Global economic growth projected to decline to 3.2% in 2022 — World Bank
The World Bank has said that global economic growth is expected to decline by 3.2 percent this year, compared to 6.1 percent in 2021.
The bank made this statement in its July “World Economic Outlook” report where it said, “The baseline forecast is for growth to slow from 6.1 percent last year to 3.2 percent in 2022, 0.4 percentage points lower than in the April 2022 World Economic Outlook.”
The bank linked the fall in growth to rising food and energy prices caused by Russia’s invasion of Ukraine. An event that has led to spikes in inflation in many nations. The US and UK inflation figures rose to their highest in more than ten years. The US Bureau of Labor Statistics said that inflation is at a forty-year high of 9.1 percent, while in the UK, inflation is at 9.4 percent.
Emerging markets, on the other hand, have experienced an even worse situation, resulting in civil unrest in Sierra Leone, Ghana, Tunisia, and a few others.
With food and energy prices getting out of the reach of the majority of the population–Nigeria, Ghana, Angola, Egypt, Lebanon, and Argentina posted inflation figures of 19.74 percent, 31.7 percent, 21.4 percent, 19.8 percent, 210.08 percent, and 71 percent, respectively.
“Lower growth earlier this year, reduced household purchasing power, and tighter monetary policy drove a downward revision of 1.4 percentage points in the United States,” the bank statement read.
Apparently, it signifies the twin impact of a tighter monetary policy occasioned by higher interest projections in the US.
Perhaps fears about a further decline were worsened following the re-emerged COVID-19 scare and the real estate crisis in China. A recent Fitch investigation stated that “a recent mortgage strike could diminish confidence in the property market, delaying a recovery and causing ripple effects throughout the domestic economy”.
The fact remains that the property market crisis alone could cause China’s banks a loss of over US$350 billion, according to Bloomberg.
Despite negative news coming from the already stressed property market, a return to factories in Beijing, Wuhan, and Shanghai shows that production is gradually getting back to the pre-COVID-19 lockdown period.
Another event, the bank pointed out, is the stress the rising cost of debt servicing could have on emerging markets. With Sri Lanka, Tunisia, Egypt, and a few others seeking bailouts from the International Monetary Fund (IMF), global growth projections would be negatively impacted by some of these countries’ inability to service their debt.
Events in Europe are also critical as the war in Ukraine rages on. “The war in Ukraine could lead to a sudden stop of European gas imports from Russia; inflation could be harder to bring down than anticipated either if labour markets are tighter than expected or inflation expectations are unanchored,” the bank said.
The bank made some recommendations. First on the list was that countries should direct all their energies toward controlling inflation through interest rate increases. “Taming inflation should be the first priority for policymakers,” the bank said.
It acknowledged that raising interest rates would create some inconvenience, but its gains would help to stabilize the global economy and return it to growth.
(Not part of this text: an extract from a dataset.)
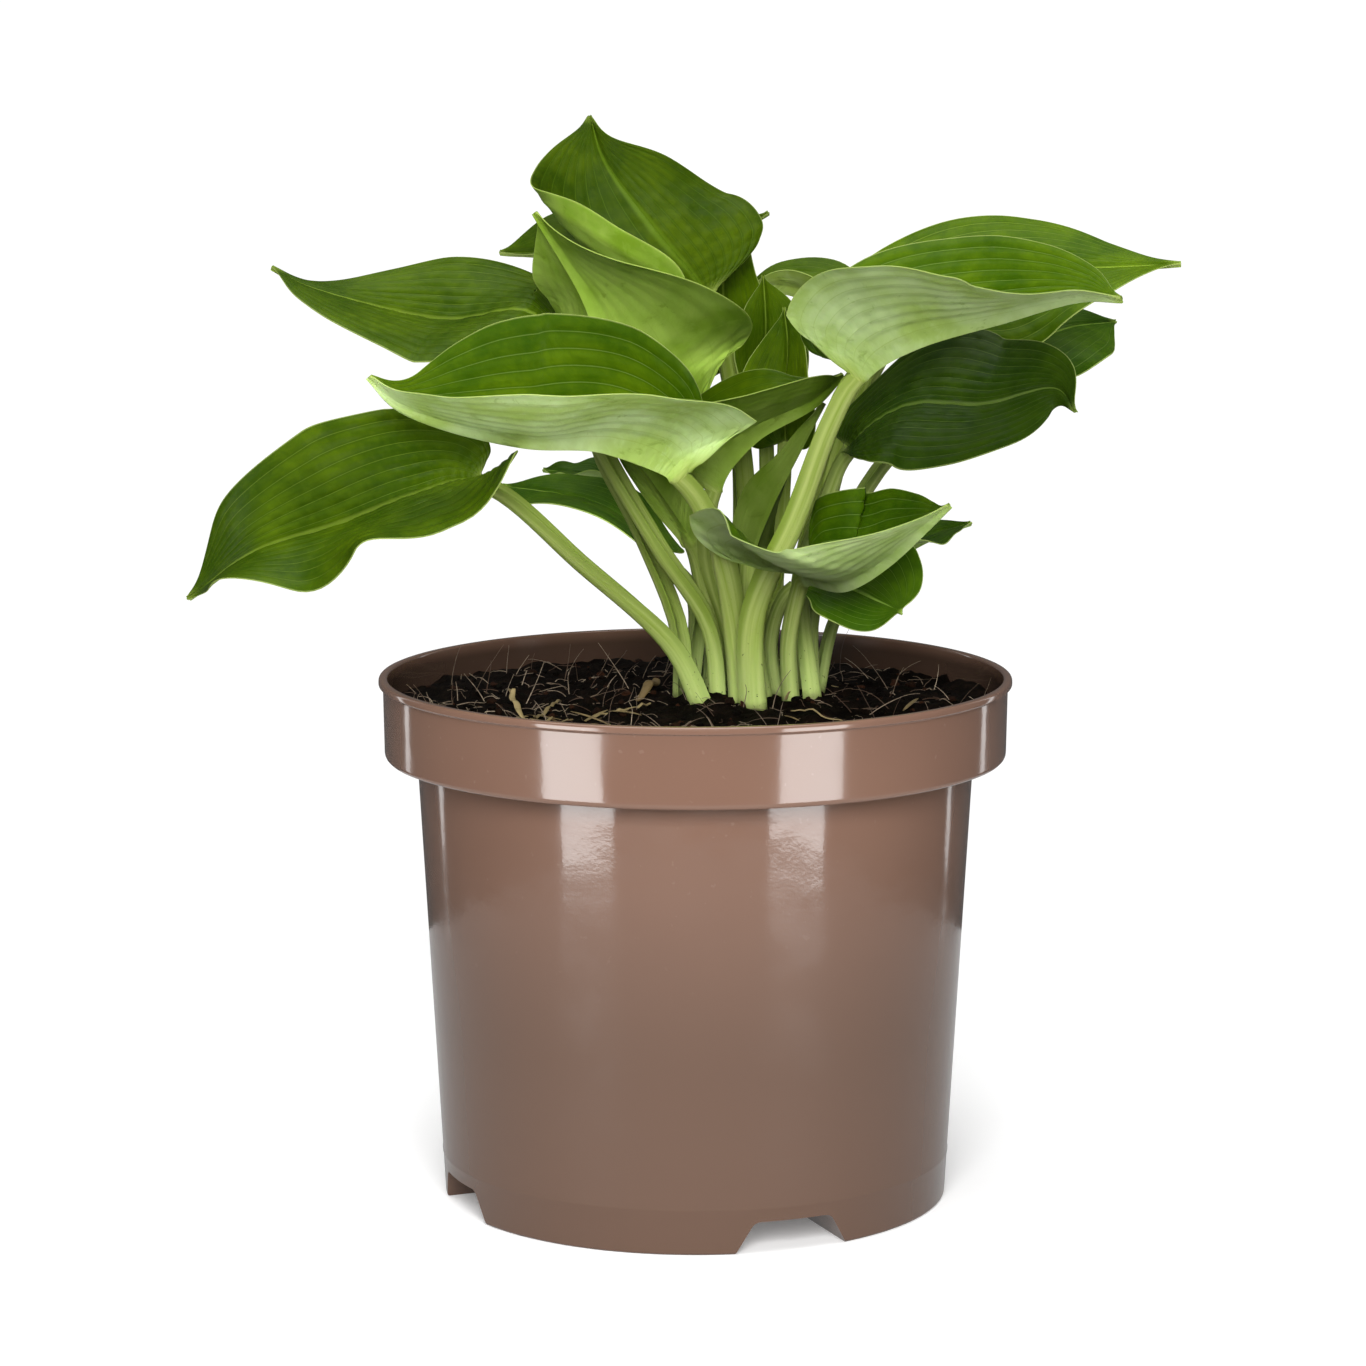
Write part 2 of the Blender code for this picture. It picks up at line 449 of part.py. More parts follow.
def add_turned(name, profile, segments, look=None):
    """Spin a profile of (radius, height) points, from the axis below to the axis above."""
    turn = np.linspace(0.0, 2.0 * np.pi, segments, endpoint=False)
    ring = np.column_stack([np.cos(turn), np.sin(turn)])
    points = [(0.0, 0.0, profile[0][1])]
    for radius, height in profile[1:-1]:
        points += [(x * radius, y * radius, height) for x, y in ring]
    points.append((0.0, 0.0, profile[-1][1]))
    top = len(points) - 1
    last = top - segments
    faces = []
    for j in range(segments):
        k = (j + 1) % segments
        faces += [(0, 1 + k, 1 + j), (top, last + j, last + k)]
        for row in range(1, last, segments):
            faces.append((row + j, row + k, row + segments + k, row + segments + j))
    return add_mesh(name, points, faces, look)


def boolean(target, cutter, operation):
    """Apply an exact Boolean now, and drop the cutter."""
    change = target.modifiers.new(operation, "BOOLEAN")
    change.object = cutter
    change.operation = operation
    change.solver = "EXACT"
    bpy.context.view_layer.update()
    evaluated = target.evaluated_get(bpy.context.evaluated_depsgraph_get())
    result = bpy.data.meshes.new_from_object(evaluated)
    target.modifiers.remove(change)
    target.data = result
    bpy.data.objects.remove(cutter, do_unlink=True)


def add_bar(name, grow, turn):
    """A bar with a rounded trapezoid section, lying across the pot's underside."""
    bottom, top = FOOT_BOTTOM_WIDTH / 2.0 + grow, FOOT_TOP_WIDTH / 2.0 + grow
    height, start = FOOT_HEIGHT + grow, -FOOT_CORNER
    section = [(-bottom - 1.0, start), (bottom + 1.0, start), (bottom, 0.0),
               (top + FOOT_BEVEL, height - FOOT_CORNER), (top - FOOT_BEVEL, height),
               (-top + FOOT_BEVEL, height), (-top - FOOT_BEVEL, height - FOOT_CORNER),
               (-bottom, 0.0)]
    n = len(section)
    points = [(end, y, z) for end in (-RIM_RADIUS, RIM_RADIUS) for y, z in section]
    faces = [tuple(range(n - 1, -1, -1)), tuple(range(n, 2 * n))]
    faces += [(k, (k + 1) % n, n + (k + 1) % n, n + k) for k in range(n)]
    bar = add_mesh(name, points, faces)
    bar.data.transform(Matrix.Rotation(np.radians(turn), 4, "Z"))
    return bar


# ---- pot -------------------------------------------------------------------------------
def collar_bottom():
    return POT_HEIGHT - COLLAR_HEIGHT


def inner_profile(gap):
    """The inside of the pot's wall from the floor up, moved inward by `gap`."""
    shoulder = collar_bottom() + WALL
    collar = RIM_RADIUS - LIP_PROUD - WALL - gap
    return [(BASE_RADIUS - WALL - gap, WALL + gap),
            (BODY_TOP_RADIUS - WALL - gap, shoulder + gap - EDGE_ROUND),
            (BODY_TOP_RADIUS - WALL - gap + EDGE_ROUND, shoulder + gap),
            (collar - COLLAR_TAPER, shoulder + gap)]


def bars(name, grow):
    """The two crossing bars under the pot, as one object."""
    first = add_bar(name, grow, FOOT_TURN - 90.0)
    boolean(first, add_bar(name + "_across", grow, FOOT_TURN), "UNION")
    return first


def make_pot():
    lower, lip = collar_bottom(), POT_HEIGHT - LIP_HEIGHT
    collar = RIM_RADIUS - LIP_PROUD
    outside = [
        (0.0, 0.0), (BASE_RADIUS - EDGE_ROUND, 0.0), (BASE_RADIUS, EDGE_ROUND),
        (BODY_TOP_RADIUS, lower), (collar - COLLAR_TAPER - EDGE_ROUND, lower),
        (collar - COLLAR_TAPER, lower + EDGE_ROUND), (collar, lip),
        (RIM_RADIUS, lip + LIP_ROUND), (RIM_RADIUS, POT_HEIGHT - LIP_ROUND),
        (RIM_RADIUS - LIP_ROUND, POT_HEIGHT), (collar - WALL + LIP_ROUND, POT_HEIGHT),
        (collar - WALL, POT_HEIGHT - LIP_ROUND)]
    inside = inner_profile(0.0)[::-1] + [(0.0, WALL)]
    look = material("pot_plastic", POT_COLOUR, 0.22)
    pot = add_turned("pot", outside + inside, SEGMENTS, look)
    raised = bars("raised_floor", WALL)
    half_wall = WALL / 2.0
    core = add_turned("core", [(0.0, half_wall), (BASE_RADIUS - half_wall, half_wall),
                               (BODY_TOP_RADIUS - half_wall, lower), (0.0, lower)], SEGMENTS)
    boolean(raised, core, "INTERSECT")
    boolean(pot, raised, "UNION")
    boolean(pot, bars("channels", 0.0), "DIFFERENCE")
    for quarter in range(4):
        bearing = np.radians(FOOT_TURN + 90.0 * quarter - 90.0)
        through = 2.0 * FOOT_HEIGHT
        drain = add_turned("drain", [(0.0, 0.0), (DRAIN_RADIUS, 0.0), (DRAIN_RADIUS, through),
                                     (0.0, through)], DRAIN_SEGMENTS)
        spot = np.array([np.cos(bearing), np.sin(bearing), 0.0]) * DRAIN_DISTANCE * MILLIMETRE
        drain.data.transform(Matrix.Translation(spot))
        boolean(pot, drain, "DIFFERENCE")
    pot.data.materials.clear()
    pot.data.materials.append(look)


# ---- soil and crown --------------------------------------------------------------------
def soil_height(x, y):
    """The soil's uneven surface, with a low mound round the crown."""
    across, along = SOIL_SWELL_LENGTH
    swell = SOIL_SWELL * np.sin(x / across + 1.0) * np.cos(y / along)
    ripple = SOIL_RIPPLE * np.sin((x + 2.0 * y) / SOIL_RIPPLE_LENGTH)
    away = np.hypot(x - CROWN_MIDDLE[0], y - CROWN_MIDDLE[1]) / SOIL_SPREAD
    return SOIL_LEVEL + swell + ripple + SOIL_MOUND * np.exp(-away ** 2)


def add_crown(name, grow, top, look=None):
    """A round-bottomed plug up to the height `top`; `grow` widens it on every side."""
    level, depth = ROOT_LEVEL - FIT_GAP, CROWN_DEPTH + grow
    profile = [(0.0, level - depth)]
    profile += [(radius, level - part * depth) for radius, part in CROWN_PROFILE]
    crown = add_turned(name, profile + [(1.0, top), (0.0, top)], CROWN_SEGMENTS, look)
    half_x, half_y = CROWN_HALVES
    crown.data.transform(Matrix.Diagonal((half_x + grow, half_y + grow, 1.0, 1.0)))
    crown.data.transform(Matrix.Translation((*np.array(CROWN_MIDDLE) * MILLIMETRE, 0.0)))
    return crown


def make_soil():
    look = material("soil_dark", SOIL_COLOUR, 0.9)
    wall = inner_profile(FIT_GAP)
    edge = wall[-1][0]
    profile = [(0.0, wall[0][1])] + wall + [(edge, SOIL_LEVEL)]
    profile += [(edge * part, SOIL_LEVEL) for part in SOIL_RINGS] + [(0.0, SOIL_LEVEL)]
    soil = add_turned("soil", profile, SEGMENTS, look)
    for vertex in soil.data.vertices:
        x, y, z = np.array(vertex.co) / MILLIMETRE
        if z > SOIL_LEVEL - EDGE_ROUND:
            vertex.co.z = soil_height(x, y) * MILLIMETRE
    boolean(soil, bars("soil_channels", WALL + FIT_GAP), "DIFFERENCE")
    boolean(soil, add_crown("socket", FIT_GAP, POT_HEIGHT), "DIFFERENCE")
    soil.data.materials.clear()
    soil.data.materials.append(look)


def make_crown():
    add_crown("crown", 0.0, ROOT_LEVEL - FIT_GAP, material("crown_root", CROWN_COLOUR, 0.8))


# ---- leaves ----------------------------------------------------------------------------
def make_leaves():
    for name, spec in LEAVES.items():
        columns = WIDE_COLUMNS if Spine(spec).blade > SMALL_BLADE else SMALL_COLUMNS
        points, faces = leaf_mesh(spec, columns, PETIOLE_ROWS, len(OUTLINE), BLADE_THICKNESS)
        add_mesh(name, points, faces, material(name + "_green", LEAF_COLOUR, 0.45))


clear_scene()
make_pot()
make_soil()
make_crown()
make_leaves()
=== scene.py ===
"""Looks of the potted hosta: fine leaves, potting soil, crown and a glossy nursery pot.

Sizes are in millimetres, as in the part's own source, and `add_mesh` turns them into metres.
"""

import bmesh
import bpy
import numpy as np
from mathutils import Matrix, Vector, noise


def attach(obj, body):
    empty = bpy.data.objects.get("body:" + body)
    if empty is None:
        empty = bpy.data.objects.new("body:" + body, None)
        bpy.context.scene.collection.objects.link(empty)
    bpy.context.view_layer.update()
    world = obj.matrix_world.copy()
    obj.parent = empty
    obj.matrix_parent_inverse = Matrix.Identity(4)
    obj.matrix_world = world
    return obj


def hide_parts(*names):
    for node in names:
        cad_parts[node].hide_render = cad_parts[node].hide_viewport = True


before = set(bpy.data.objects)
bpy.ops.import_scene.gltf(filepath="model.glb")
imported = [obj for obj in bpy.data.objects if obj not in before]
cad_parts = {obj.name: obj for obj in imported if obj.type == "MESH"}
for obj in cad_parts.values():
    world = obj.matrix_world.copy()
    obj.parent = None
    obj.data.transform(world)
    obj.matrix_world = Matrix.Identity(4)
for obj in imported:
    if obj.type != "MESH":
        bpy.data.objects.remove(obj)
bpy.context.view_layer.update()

MILLIMETRE = 0.001
ROOT = "root"
SEED = 7
SHARP_ANGLE = 35.0              # degrees
POT_SHARP_ANGLE = 32.0

# ---- pot -------------------------------------------------------------------------------
POT_HEIGHT = 158.4
RIM_RADIUS = 95.0
LIP_HEIGHT = 2.4                # the bead round the rim
LIP_PROUD = 1.3                 # how far the bead stands out of the collar
COLLAR_HEIGHT = 24.1            # rim to the collar's lower edge
COLLAR_TAPER = 0.4
BODY_TOP_RADIUS = 83.6
BASE_RADIUS = 76.0
WALL = 1.4
EDGE_ROUND = 1.0
SEGMENTS = 288                  # round the pot

FOOT_HEIGHT = 9.5               # height of the channels under the pot
FOOT_TOP_WIDTH = 24.0
FOOT_BOTTOM_WIDTH = 35.0
FOOT_CORNER = 2.0
FOOT_TURN = 22.0                # degrees, the first channel's bearing from the front
DRAIN_RADIUS = 4.0
DRAIN_DISTANCE = 48.0

# ---- soil and crown --------------------------------------------------------------------
FIT_GAP = 0.3                   # between solids that touch
SOIL_LEVEL = 149.4
SOIL_MOUND = 3.0
SOIL_SPREAD = 34.0              # radius of the mound round the stems
SOIL_SWELL = 0.5                # height of the surface's swells
SOIL_SWELL_LENGTH = (9.0, 11.0)
SOIL_RIPPLE = 0.3
SOIL_RIPPLE_LENGTH = 7.0
ROOT_LEVEL = 147.0              # where each petiole starts
CROWN_MIDDLE = (14.0, 5.0)

# ---- leaves ----------------------------------------------------------------------------
CHANNEL_DEPTH = 0.42            # depth of a petiole's groove, in stalk half-widths
KEEL_DEPTH = 1.15               # depth of its round back, in stalk half-widths
TIP_HALF_WIDTH = 0.6
LEAST_CURL = 0.0005             # radians, so that a half is an arc and never a straight line
WAVE_REACH = 1.5                # over 1, the waves are full before the blade is
EDGE_CROWDING = 0.6             # under 1, a petiole's columns crowd toward its edges
STALK_TAPER = 1.5               # over 1, a petiole's foot flares
STALK_FADES = 1.5               # outline knots until a petiole's own width is gone
BLADE_OPENS = 2.6               # knots until the blade lies open
BELLY_COMES = 6.0               # knots until `belly` counts in full
VEIN_SWEEP = 1.15               # over 1, the side veins bend toward the tip
RIB_TAPER = 0.72                # the part of its width that the midrib loses by the tip
RIB_DEPTH = 0.9                 # the midrib's depth under the blade, in its half-widths
RIB_FOOT = 1.6                  # where it meets the blade, in its half-widths

# A hosta blade's outline, from base to tip: the margin's station, the margin's half-width
# and the station where that vein leaves the midrib, each as a fraction of the blade.
OUTLINE = (
    (0.000, 0.000, 0.000), (-0.004, 0.110, 0.008), (-0.030, 0.310, 0.024),
    (-0.060, 0.560, 0.050), (-0.025, 0.800, 0.095), (0.100, 0.960, 0.175),
    (0.270, 1.000, 0.300), (0.460, 0.880, 0.460), (0.650, 0.610, 0.640),
    (0.810, 0.300, 0.800), (0.925, 0.090, 0.920), (1.000, 0.015, 1.000),
)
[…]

“Tighter monetary policy will inevitably have real economic costs, but delay will only exacerbate them,” it said.
In addition to the need to raise interest rates as a weapon to fight inflation, the bank advised that raising taxes or lowering government spending should be directed towards helping the most vulnerable in society get on their feet, shielding them from the terrible effect of the rise in food and energy prices.
“Tighter monetary conditions will also affect financial stability, requiring judicious use of macroprudential tools and making reforms to debt resolution frameworks all the more necessary,” the bank said pleading with governments around the world to exercise caution in the use of interest rates to arrest growing inflation.
“Policies to address specific impacts on energy and food prices should focus on those most affected without distorting prices,” it added.
The bank also advised that the world should not overlook the existence of the COVID-19 virus and other infectious diseases such as monkeypox. It advised that vaccination rates must be stepped up in order to avoid another pandemic. It advised further that nations to increase their investment in green energy as the emission of poisonous gases into the atmosphere continues to endanger the lives of people and increase the number of environmental disasters worldwide.
This advice is also considered following the recent forest fire outbreak in France, drought in England, and heat waves in Europe and North America.